Information shown
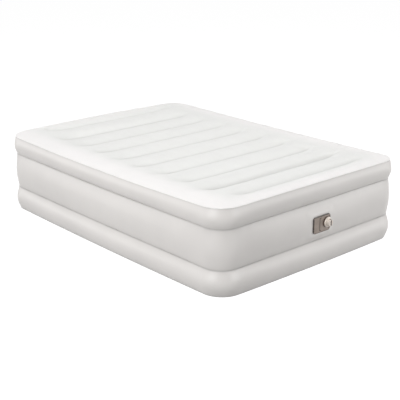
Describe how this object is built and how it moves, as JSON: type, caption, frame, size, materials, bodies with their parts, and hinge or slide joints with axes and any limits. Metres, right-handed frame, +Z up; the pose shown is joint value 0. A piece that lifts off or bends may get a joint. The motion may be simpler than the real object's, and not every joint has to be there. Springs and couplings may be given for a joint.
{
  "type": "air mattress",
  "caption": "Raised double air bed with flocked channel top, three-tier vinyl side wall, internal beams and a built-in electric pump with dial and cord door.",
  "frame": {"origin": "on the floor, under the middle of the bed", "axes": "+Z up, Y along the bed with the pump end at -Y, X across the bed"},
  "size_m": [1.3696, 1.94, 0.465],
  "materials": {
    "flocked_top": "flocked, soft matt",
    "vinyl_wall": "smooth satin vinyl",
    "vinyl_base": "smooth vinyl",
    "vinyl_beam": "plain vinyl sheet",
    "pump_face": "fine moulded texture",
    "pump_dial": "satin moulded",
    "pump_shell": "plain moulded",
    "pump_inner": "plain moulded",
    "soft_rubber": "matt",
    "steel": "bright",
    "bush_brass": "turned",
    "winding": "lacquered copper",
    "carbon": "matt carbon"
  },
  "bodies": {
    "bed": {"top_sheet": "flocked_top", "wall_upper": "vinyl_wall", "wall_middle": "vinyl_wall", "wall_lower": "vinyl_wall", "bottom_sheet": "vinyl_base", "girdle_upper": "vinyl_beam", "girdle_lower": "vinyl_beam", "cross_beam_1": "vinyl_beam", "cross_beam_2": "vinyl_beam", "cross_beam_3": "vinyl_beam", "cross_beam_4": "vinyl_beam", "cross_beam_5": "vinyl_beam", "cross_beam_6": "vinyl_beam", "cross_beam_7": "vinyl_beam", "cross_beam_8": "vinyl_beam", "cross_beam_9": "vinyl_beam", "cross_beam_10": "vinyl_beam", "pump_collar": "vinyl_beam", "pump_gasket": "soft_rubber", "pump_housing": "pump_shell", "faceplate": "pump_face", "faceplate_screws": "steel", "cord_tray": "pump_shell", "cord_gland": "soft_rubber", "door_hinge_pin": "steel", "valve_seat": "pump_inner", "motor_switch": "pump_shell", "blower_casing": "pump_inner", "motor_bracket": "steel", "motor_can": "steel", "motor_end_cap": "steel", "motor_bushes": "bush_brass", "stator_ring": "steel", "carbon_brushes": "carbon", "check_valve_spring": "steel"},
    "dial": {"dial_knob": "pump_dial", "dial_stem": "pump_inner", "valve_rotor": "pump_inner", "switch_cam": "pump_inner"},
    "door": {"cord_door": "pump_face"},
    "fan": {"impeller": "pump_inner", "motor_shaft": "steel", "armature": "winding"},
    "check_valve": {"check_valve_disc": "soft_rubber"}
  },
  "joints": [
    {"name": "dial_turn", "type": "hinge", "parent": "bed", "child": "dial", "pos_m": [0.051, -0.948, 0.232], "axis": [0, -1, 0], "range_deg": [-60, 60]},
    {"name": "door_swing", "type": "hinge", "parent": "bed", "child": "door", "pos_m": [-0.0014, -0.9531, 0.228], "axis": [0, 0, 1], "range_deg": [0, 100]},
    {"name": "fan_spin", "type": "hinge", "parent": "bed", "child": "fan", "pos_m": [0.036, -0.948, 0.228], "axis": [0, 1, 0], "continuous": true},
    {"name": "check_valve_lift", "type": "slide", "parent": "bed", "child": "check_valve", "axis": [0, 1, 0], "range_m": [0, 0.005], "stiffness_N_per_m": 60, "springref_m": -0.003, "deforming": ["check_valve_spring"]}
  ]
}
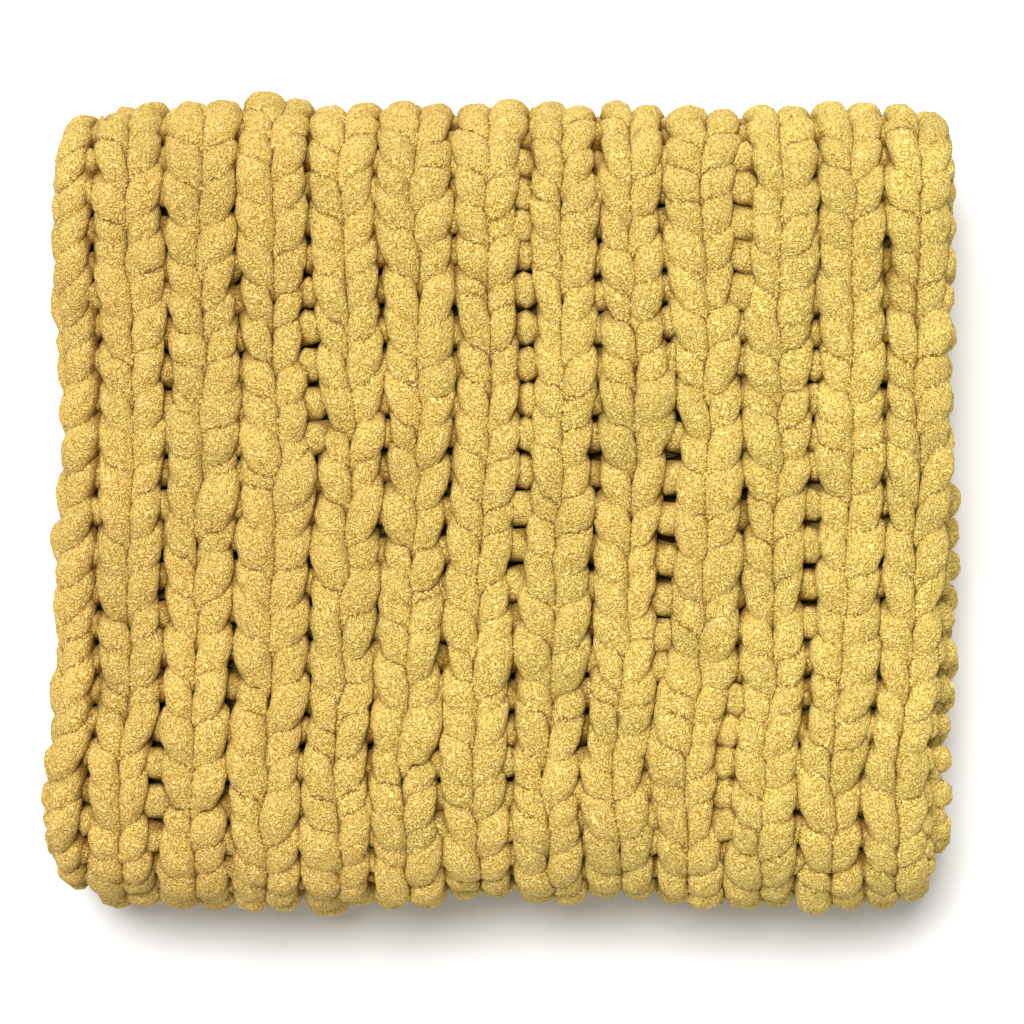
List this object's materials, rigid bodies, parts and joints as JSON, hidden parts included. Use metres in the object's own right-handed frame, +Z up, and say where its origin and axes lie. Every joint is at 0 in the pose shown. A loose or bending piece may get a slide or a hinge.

Job
Repeat the records above exactly as they appear.

Written answer
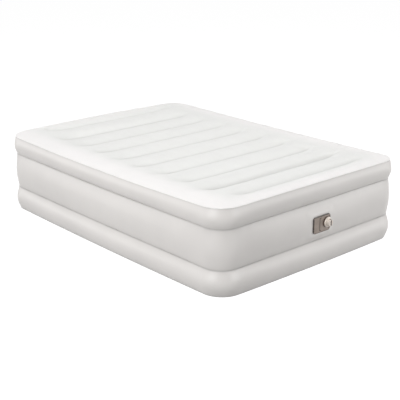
Describe how this object is built and how it moves, as JSON: type, caption, frame, size, materials, bodies with their parts, and hinge or slide joints with axes and any limits. Metres, right-handed frame, +Z up; the pose shown is joint value 0. A piece that lifts off or bends may get a joint. The motion may be simpler than the real object's, and not every joint has to be there. Springs and couplings may be given for a joint.
{
  "type": "air mattress",
  "caption": "Raised double air bed with flocked channel top, three-tier vinyl side wall, internal beams and a built-in electric pump with dial and cord door.",
  "frame": {"origin": "on the floor, under the middle of the bed", "axes": "+Z up, Y along the bed with the pump end at -Y, X across the bed"},
  "size_m": [1.3696, 1.94, 0.465],
  "materials": {
    "flocked_top": "flocked, soft matt",
    "vinyl_wall": "smooth satin vinyl",
    "vinyl_base": "smooth vinyl",
    "vinyl_beam": "plain vinyl sheet",
    "pump_face": "fine moulded texture",
    "pump_dial": "satin moulded",
    "pump_shell": "plain moulded",
    "pump_inner": "plain moulded",
    "soft_rubber": "matt",
    "steel": "bright",
    "bush_brass": "turned",
    "winding": "lacquered copper",
    "carbon": "matt carbon"
  },
  "bodies": {
    "bed": {"top_sheet": "flocked_top", "wall_upper": "vinyl_wall", "wall_middle": "vinyl_wall", "wall_lower": "vinyl_wall", "bottom_sheet": "vinyl_base", "girdle_upper": "vinyl_beam", "girdle_lower": "vinyl_beam", "cross_beam_1": "vinyl_beam", "cross_beam_2": "vinyl_beam", "cross_beam_3": "vinyl_beam", "cross_beam_4": "vinyl_beam", "cross_beam_5": "vinyl_beam", "cross_beam_6": "vinyl_beam", "cross_beam_7": "vinyl_beam", "cross_beam_8": "vinyl_beam", "cross_beam_9": "vinyl_beam", "cross_beam_10": "vinyl_beam", "pump_collar": "vinyl_beam", "pump_gasket": "soft_rubber", "pump_housing": "pump_shell", "faceplate": "pump_face", "faceplate_screws": "steel", "cord_tray": "pump_shell", "cord_gland": "soft_rubber", "door_hinge_pin": "steel", "valve_seat": "pump_inner", "motor_switch": "pump_shell", "blower_casing": "pump_inner", "motor_bracket": "steel", "motor_can": "steel", "motor_end_cap": "steel", "motor_bushes": "bush_brass", "stator_ring": "steel", "carbon_brushes": "carbon", "check_valve_spring": "steel"},
    "dial": {"dial_knob": "pump_dial", "dial_stem": "pump_inner", "valve_rotor": "pump_inner", "switch_cam": "pump_inner"},
    "door": {"cord_door": "pump_face"},
    "fan": {"impeller": "pump_inner", "motor_shaft": "steel", "armature": "winding"},
    "check_valve": {"check_valve_disc": "soft_rubber"}
  },
  "joints": [
    {"name": "dial_turn", "type": "hinge", "parent": "bed", "child": "dial", "pos_m": [0.051, -0.948, 0.232], "axis": [0, -1, 0], "range_deg": [-60, 60]},
    {"name": "door_swing", "type": "hinge", "parent": "bed", "child": "door", "pos_m": [-0.0014, -0.9531, 0.228], "axis": [0, 0, 1], "range_deg": [0, 100]},
    {"name": "fan_spin", "type": "hinge", "parent": "bed", "child": "fan", "pos_m": [0.036, -0.948, 0.228], "axis": [0, 1, 0], "continuous": true},
    {"name": "check_valve_lift", "type": "slide", "parent": "bed", "child": "check_valve", "axis": [0, 1, 0], "range_m": [0, 0.005], "stiffness_N_per_m": 60, "springref_m": -0.003, "deforming": ["check_valve_spring"]}
  ]
}
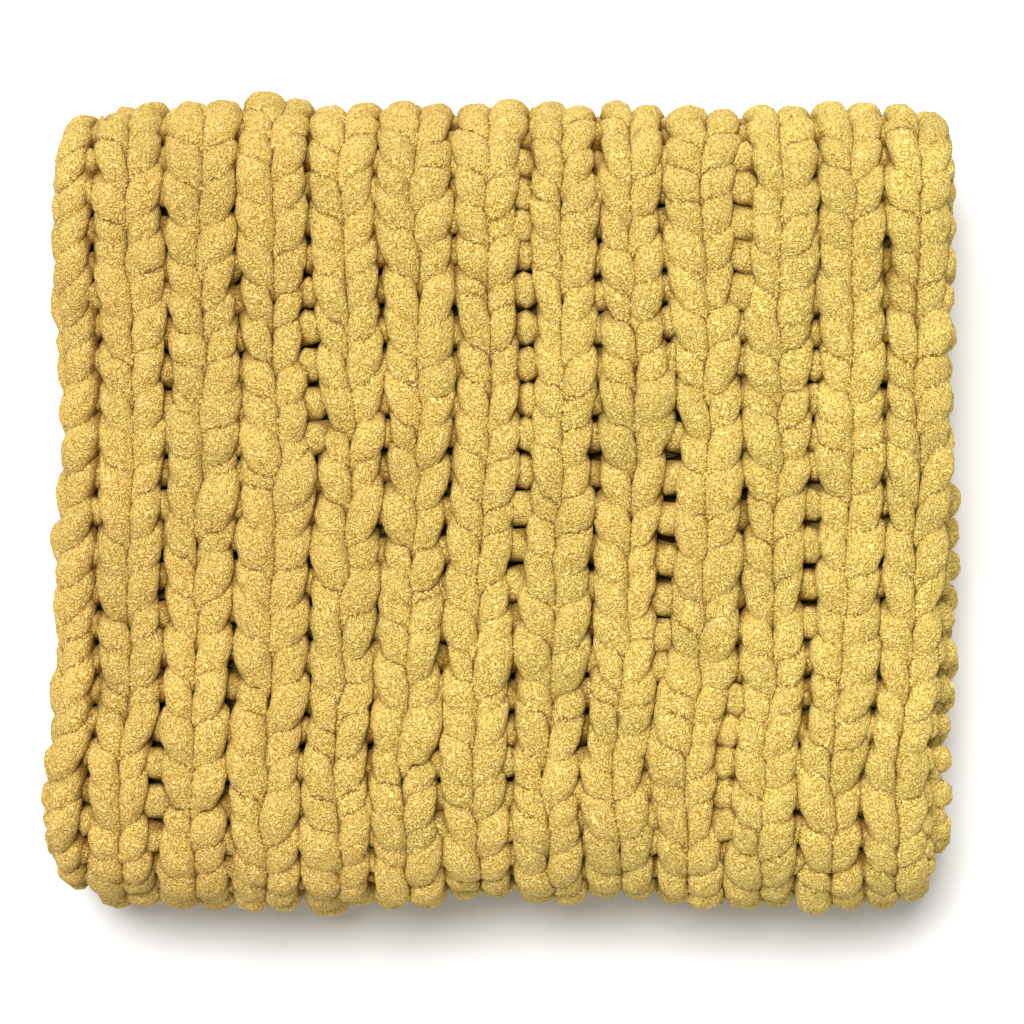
List this object's materials, rigid bodies, parts and joints as JSON, hidden parts included. Use metres in the object's own right-handed frame, +Z up, and say where its origin and axes lie. Every joint is at 0 in the pose shown. A loose or bending piece may get a slide or a hinge.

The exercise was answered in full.